> [Source material]:
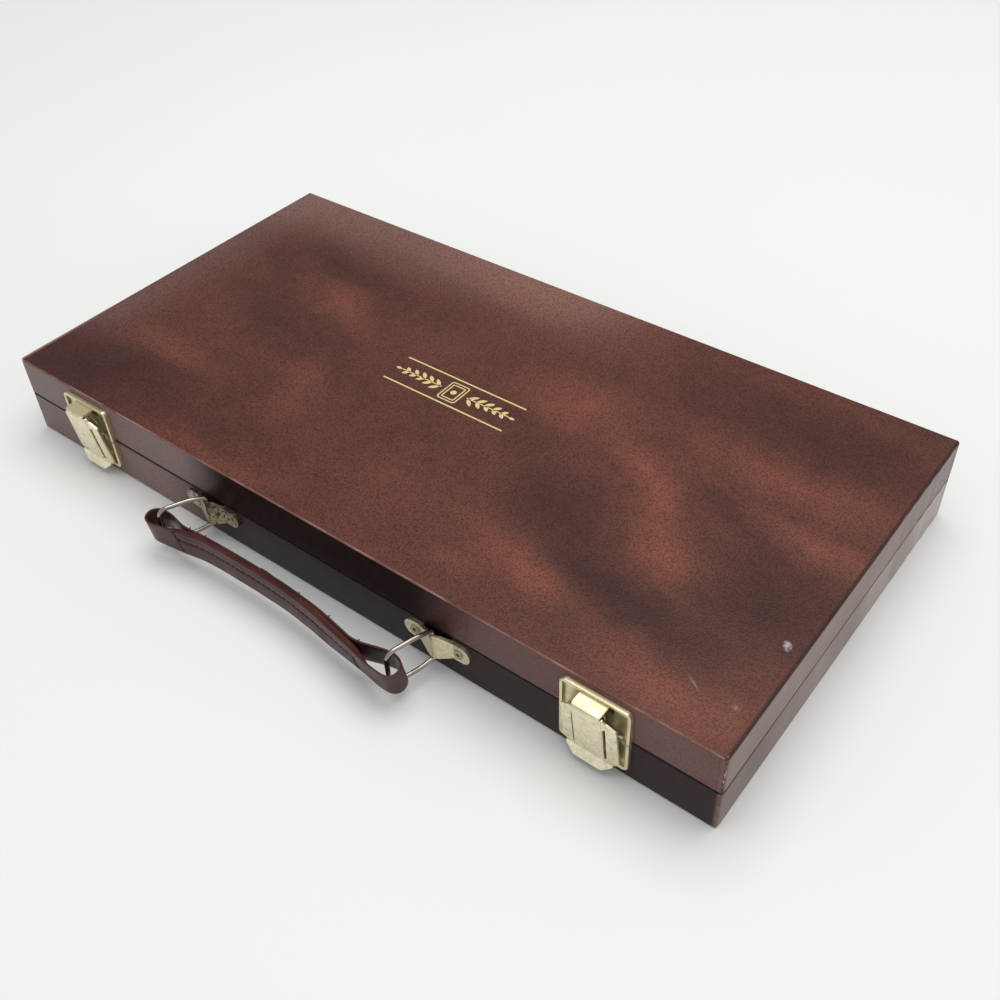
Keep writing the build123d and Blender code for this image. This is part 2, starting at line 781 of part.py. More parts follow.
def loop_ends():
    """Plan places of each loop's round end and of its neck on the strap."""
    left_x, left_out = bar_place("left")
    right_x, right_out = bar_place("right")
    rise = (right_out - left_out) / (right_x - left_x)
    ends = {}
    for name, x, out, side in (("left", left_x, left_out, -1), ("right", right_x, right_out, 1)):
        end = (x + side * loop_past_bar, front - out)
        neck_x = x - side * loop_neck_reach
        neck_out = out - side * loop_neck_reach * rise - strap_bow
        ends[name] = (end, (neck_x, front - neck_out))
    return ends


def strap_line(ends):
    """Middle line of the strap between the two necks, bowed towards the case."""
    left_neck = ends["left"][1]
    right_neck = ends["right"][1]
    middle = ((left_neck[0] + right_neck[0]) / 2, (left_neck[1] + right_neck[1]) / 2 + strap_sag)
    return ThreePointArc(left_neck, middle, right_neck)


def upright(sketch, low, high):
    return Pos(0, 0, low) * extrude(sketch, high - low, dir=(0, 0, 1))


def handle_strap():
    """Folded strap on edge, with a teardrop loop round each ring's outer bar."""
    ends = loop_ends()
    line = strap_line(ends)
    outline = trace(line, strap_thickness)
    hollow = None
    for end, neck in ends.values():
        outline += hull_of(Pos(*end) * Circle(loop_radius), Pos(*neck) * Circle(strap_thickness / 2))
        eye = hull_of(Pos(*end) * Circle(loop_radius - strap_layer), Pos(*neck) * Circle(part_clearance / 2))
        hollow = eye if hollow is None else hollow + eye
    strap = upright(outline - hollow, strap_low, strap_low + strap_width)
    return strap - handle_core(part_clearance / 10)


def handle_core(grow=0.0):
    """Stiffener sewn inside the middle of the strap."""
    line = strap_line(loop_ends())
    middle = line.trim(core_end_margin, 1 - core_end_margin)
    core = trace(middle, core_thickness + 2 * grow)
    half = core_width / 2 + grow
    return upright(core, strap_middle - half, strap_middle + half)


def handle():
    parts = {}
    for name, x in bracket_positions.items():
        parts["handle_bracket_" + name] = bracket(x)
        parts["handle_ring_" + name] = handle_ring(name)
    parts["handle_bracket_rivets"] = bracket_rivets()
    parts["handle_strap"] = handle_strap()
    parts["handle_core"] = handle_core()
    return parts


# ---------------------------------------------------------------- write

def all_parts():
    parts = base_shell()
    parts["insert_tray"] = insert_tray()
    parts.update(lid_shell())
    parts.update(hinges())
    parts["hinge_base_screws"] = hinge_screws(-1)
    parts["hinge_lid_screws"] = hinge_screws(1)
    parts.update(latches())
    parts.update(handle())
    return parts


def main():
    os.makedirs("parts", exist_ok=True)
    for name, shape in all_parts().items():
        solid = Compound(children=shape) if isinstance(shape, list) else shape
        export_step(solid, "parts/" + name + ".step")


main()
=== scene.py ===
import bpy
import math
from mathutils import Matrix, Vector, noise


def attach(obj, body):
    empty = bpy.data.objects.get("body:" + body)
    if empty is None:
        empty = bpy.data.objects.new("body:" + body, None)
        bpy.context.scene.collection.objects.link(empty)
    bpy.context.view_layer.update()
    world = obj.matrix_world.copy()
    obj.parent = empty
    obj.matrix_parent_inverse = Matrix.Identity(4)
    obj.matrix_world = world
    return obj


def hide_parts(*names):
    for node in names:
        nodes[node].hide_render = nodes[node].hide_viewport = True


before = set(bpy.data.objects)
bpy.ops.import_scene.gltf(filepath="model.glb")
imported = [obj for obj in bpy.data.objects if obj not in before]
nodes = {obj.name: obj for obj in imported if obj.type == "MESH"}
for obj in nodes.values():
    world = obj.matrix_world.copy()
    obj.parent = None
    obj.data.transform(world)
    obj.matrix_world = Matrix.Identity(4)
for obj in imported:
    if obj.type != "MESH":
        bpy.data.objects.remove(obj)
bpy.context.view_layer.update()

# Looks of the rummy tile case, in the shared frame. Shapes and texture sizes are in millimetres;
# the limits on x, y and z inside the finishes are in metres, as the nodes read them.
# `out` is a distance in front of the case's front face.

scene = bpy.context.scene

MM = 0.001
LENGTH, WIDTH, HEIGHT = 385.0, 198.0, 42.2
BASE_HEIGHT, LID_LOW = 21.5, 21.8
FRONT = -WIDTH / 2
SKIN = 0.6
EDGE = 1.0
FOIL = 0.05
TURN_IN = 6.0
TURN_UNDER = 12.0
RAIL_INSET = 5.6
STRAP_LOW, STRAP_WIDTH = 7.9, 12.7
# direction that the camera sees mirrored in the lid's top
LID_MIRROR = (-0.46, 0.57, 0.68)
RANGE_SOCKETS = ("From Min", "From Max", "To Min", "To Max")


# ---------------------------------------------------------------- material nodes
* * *
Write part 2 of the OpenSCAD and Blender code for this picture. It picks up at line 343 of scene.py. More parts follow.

> [Your objective]: Return nothing but the lines running from the line with "name] = handle_ring(name)" through the line with "obj.matrix_world = Matrix.Identity(4)", exactly as they appear.

> [Full response]:
        parts["handle_ring_" + name] = handle_ring(name)
    parts["handle_bracket_rivets"] = bracket_rivets()
    parts["handle_strap"] = handle_strap()
    parts["handle_core"] = handle_core()
    return parts


# ---------------------------------------------------------------- write

def all_parts():
    parts = base_shell()
    parts["insert_tray"] = insert_tray()
    parts.update(lid_shell())
    parts.update(hinges())
    parts["hinge_base_screws"] = hinge_screws(-1)
    parts["hinge_lid_screws"] = hinge_screws(1)
    parts.update(latches())
    parts.update(handle())
    return parts


def main():
    os.makedirs("parts", exist_ok=True)
    for name, shape in all_parts().items():
        solid = Compound(children=shape) if isinstance(shape, list) else shape
        export_step(solid, "parts/" + name + ".step")


main()
=== scene.py ===
import bpy
import math
from mathutils import Matrix, Vector, noise


def attach(obj, body):
    empty = bpy.data.objects.get("body:" + body)
    if empty is None:
        empty = bpy.data.objects.new("body:" + body, None)
        bpy.context.scene.collection.objects.link(empty)
    bpy.context.view_layer.update()
    world = obj.matrix_world.copy()
    obj.parent = empty
    obj.matrix_parent_inverse = Matrix.Identity(4)
    obj.matrix_world = world
    return obj


def hide_parts(*names):
    for node in names:
        nodes[node].hide_render = nodes[node].hide_viewport = True


before = set(bpy.data.objects)
bpy.ops.import_scene.gltf(filepath="model.glb")
imported = [obj for obj in bpy.data.objects if obj not in before]
nodes = {obj.name: obj for obj in imported if obj.type == "MESH"}
for obj in nodes.values():
    world = obj.matrix_world.copy()
    obj.parent = None
    obj.data.transform(world)
    obj.matrix_world = Matrix.Identity(4)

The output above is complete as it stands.